The face of terrorism is changing—and it is now often a woman’s face. No longer can we expect terrorists to look a certain way, be a certain age, or gender.  In the book, I argue that women are subject to a variety of recruitment strategies. While many people assume that all women are forced by a man in their lives to engage in violence, in fact, this varies greatly from organization to organization. Some groups experienced the women themselves demanding to participate, for example Hamas in the 1990s. While the former leaders of Hamas, Sheikh Rantisi and Sheikh Yassin initially rejected female suicide bombers, many Palestinian women began to lobby for the right to demonstrate that they were just as dedicated as the men and wanted to become Istishhadiyya (self martyrs).

One woman, featured in the book, Ahlam al Tamimi, became a leader of Hamas’ female prisoners. Tamimi is one of over 1000 Palestinian Prisoners being released in exchange for captured Israeli soldier, Gilad Shalit. Women in the Provisional IRA were never forced to engage in violence and many Tamil women in Sri Lanka were also enthusiastic participants. Many of the former female IRA women, are also leaders in the Stormont Parliament.

However, these examples are in stark contrast to the Iraqi women in Diyala province in the Sunni triangle were not just mildly coerced or pressured, but selectively targeted women to be raped in order to give them no other option but to become bombers for Ansar al Sunnah.

I think the extent to which an organization will coerce women is important to emphasize because it says a lot about how much the group cares about its population but also how strong or weak they are.

It is also significant that one of the major rallying cries to engage in the Jihad in Iraq or Afghanistan by groups affiliated with Al Qaida has been to protect the “sisters in Islam” from attack, when in fact, in many instances, it is the groups themselves that attack the women’s honor. I suspect that many readers would be appalled to know about the activities of Samira Ahmed Jassim who organized the rape of 80 women for this purpose.

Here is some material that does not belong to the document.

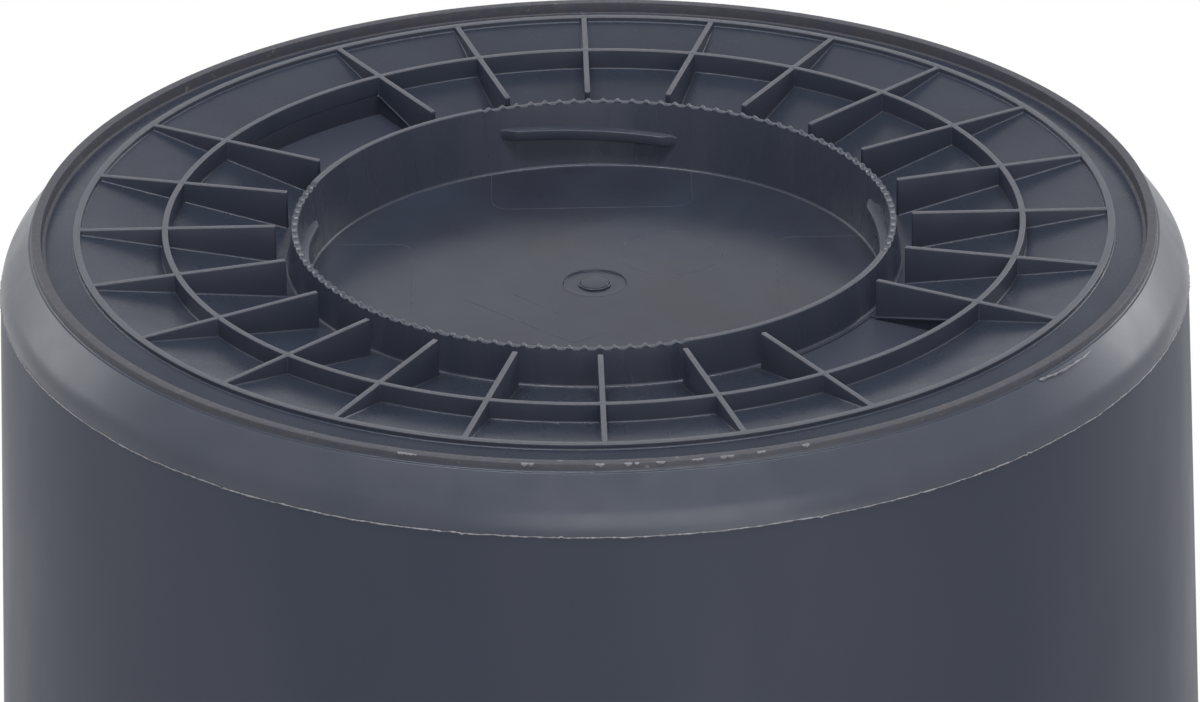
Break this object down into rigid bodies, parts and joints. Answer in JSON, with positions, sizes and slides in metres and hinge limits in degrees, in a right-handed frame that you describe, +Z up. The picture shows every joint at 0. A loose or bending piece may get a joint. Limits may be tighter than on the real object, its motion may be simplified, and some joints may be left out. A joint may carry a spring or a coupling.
{
  "type": "round trash can",
  "caption": "Round tapered open-top trash can with a rolled rim, pocket lift handles, a rounded base bumper, and a ribbed underside with a serrated lock ring.",
  "frame": {"origin": "centre of the ground face, on the can's axis", "axes": "+Z up through the mouth, X through the lift handles and the base hand grips"},
  "size_m": [0.584, 0.544, 0.692],
  "materials": {
    "can_plastic": "satin moulded plastic, dark blue-grey"
  },
  "bodies": {
    "root": {"foot_lip": "can_plastic", "base_bumper": "can_plastic", "side_wall": "can_plastic", "upper_band": "can_plastic", "top_rim": "can_plastic", "rim_webs": "can_plastic", "handle_right": "can_plastic", "handle_left": "can_plastic", "base_floor": "can_plastic", "hand_grip_right": "can_plastic", "hand_grip_left": "can_plastic", "outer_rib_ring": "can_plastic", "mid_rib_ring": "can_plastic", "lock_ring": "can_plastic", "hub_floor": "can_plastic", "lock_lug_1": "can_plastic", "lock_lug_2": "can_plastic", "lock_lug_3": "can_plastic", "lock_lug_4": "can_plastic", "base_rib_01": "can_plastic", "base_rib_02": "can_plastic", "base_rib_03": "can_plastic", "base_rib_04": "can_plastic", "base_rib_05": "can_plastic", "base_rib_06": "can_plastic", "base_rib_07": "can_plastic", "base_rib_08": "can_plastic", "base_rib_09": "can_plastic", "base_rib_10": "can_plastic", "base_rib_11": "can_plastic", "base_rib_12": "can_plastic", "base_rib_13": "can_plastic", "base_rib_14": "can_plastic", "base_rib_15": "can_plastic", "base_rib_16": "can_plastic", "base_rib_17": "can_plastic", "base_rib_18": "can_plastic", "base_rib_19": "can_plastic", "base_rib_20": "can_plastic", "base_rib_21": "can_plastic", "base_rib_22": "can_plastic"}
  },
  "joints": []
}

  Using women is an excellent way to shame men into participating. I think in certain societies the use of women will help also recruit men to the cause because of the feeling that women are doing their work. This has been debated in some of the Jihadi circles about whether a woman’s obligation for Jihad is equal to that of a man.  I think it is also conveys the idea that the conflict is unstoppable if even the women are involved.

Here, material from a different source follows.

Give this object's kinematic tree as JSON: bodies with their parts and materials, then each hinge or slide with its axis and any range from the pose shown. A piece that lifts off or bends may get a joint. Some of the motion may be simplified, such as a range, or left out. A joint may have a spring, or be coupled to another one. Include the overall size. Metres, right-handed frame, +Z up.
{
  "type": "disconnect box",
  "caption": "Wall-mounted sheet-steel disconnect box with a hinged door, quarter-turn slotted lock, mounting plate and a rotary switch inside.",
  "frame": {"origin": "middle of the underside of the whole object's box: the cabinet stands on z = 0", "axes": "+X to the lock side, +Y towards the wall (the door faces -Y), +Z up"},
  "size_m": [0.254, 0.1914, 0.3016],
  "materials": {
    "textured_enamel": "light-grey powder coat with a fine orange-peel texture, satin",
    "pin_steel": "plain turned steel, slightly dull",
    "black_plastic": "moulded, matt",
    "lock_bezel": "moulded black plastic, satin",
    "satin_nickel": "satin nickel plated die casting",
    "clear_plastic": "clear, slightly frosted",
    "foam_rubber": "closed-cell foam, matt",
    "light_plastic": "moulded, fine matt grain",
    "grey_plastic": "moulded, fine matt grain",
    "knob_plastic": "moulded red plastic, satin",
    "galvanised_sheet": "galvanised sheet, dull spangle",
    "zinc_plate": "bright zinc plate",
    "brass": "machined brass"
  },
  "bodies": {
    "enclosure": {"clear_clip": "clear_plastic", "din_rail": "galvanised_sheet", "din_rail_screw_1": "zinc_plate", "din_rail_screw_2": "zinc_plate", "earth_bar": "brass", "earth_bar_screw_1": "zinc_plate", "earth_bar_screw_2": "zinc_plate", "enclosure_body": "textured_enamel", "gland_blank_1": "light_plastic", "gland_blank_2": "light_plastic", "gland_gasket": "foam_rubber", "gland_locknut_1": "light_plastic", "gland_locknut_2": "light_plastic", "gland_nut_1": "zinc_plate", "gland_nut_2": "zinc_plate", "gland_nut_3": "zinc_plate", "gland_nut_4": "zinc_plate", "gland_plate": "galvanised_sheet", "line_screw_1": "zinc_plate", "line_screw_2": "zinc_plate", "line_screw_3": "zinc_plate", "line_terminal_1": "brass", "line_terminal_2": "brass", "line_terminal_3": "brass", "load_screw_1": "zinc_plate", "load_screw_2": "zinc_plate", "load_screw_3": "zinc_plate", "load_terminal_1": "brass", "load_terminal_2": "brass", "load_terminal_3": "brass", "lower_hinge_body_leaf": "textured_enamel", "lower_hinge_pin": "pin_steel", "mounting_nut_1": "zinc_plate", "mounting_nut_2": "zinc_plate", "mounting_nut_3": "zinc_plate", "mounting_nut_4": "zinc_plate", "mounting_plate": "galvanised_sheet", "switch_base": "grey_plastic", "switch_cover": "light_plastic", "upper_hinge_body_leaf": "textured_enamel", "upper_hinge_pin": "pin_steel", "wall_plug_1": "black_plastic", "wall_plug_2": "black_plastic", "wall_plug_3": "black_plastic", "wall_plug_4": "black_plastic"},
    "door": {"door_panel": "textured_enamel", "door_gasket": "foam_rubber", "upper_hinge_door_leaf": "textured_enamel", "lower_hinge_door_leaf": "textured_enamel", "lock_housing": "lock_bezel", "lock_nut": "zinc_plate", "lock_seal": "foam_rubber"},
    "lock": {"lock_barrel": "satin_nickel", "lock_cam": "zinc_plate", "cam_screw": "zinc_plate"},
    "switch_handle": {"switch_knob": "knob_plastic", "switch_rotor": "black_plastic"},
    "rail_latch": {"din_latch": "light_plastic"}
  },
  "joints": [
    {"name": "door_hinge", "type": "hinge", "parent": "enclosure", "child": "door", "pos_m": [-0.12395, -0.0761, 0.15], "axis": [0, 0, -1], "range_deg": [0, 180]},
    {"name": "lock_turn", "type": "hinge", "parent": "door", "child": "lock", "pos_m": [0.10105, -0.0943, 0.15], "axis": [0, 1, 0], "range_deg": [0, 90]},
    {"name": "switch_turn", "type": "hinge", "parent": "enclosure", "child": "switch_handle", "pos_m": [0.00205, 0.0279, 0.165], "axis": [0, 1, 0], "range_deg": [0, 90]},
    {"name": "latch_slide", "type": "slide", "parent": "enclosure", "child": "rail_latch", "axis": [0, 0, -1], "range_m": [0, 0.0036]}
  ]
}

Finally, as I was completing the book, Umayma al Zawihiri came out with a open letter to all women stating that women could in fact participate in Jihad and even as suicide bombers all the while her husband, Ayman al Zawahiri was categorically saying that there were no women in Al Qaida. I think this is a way for Zawahiri (before the death of Osama Bin Laden) to play both sides of the debate.

Significantly, since Mrs. Zawahiri’s letter, a number of websites and publications have emerged that encourage more Jihadi women to take an activist role. And certainly, we see that among the new generation of leaders, people like Omar Hammami have a more “progressive” attitude about women suicide bombers and militant activists.

Not only will we likely see more women in places like Somalia, Uzbekistan, Pakistan and Iraq, and even places like Afghanistan and the Gulf, but we are likely to see also more and more children being used as bombers.

No one is expecting traditional women. Finally, the traditional clothes, like the Niqab allows one to hide an improvised explosive device effectively and if anything, might give the impression of a late term pregnant woman, which is also an excellent disguise.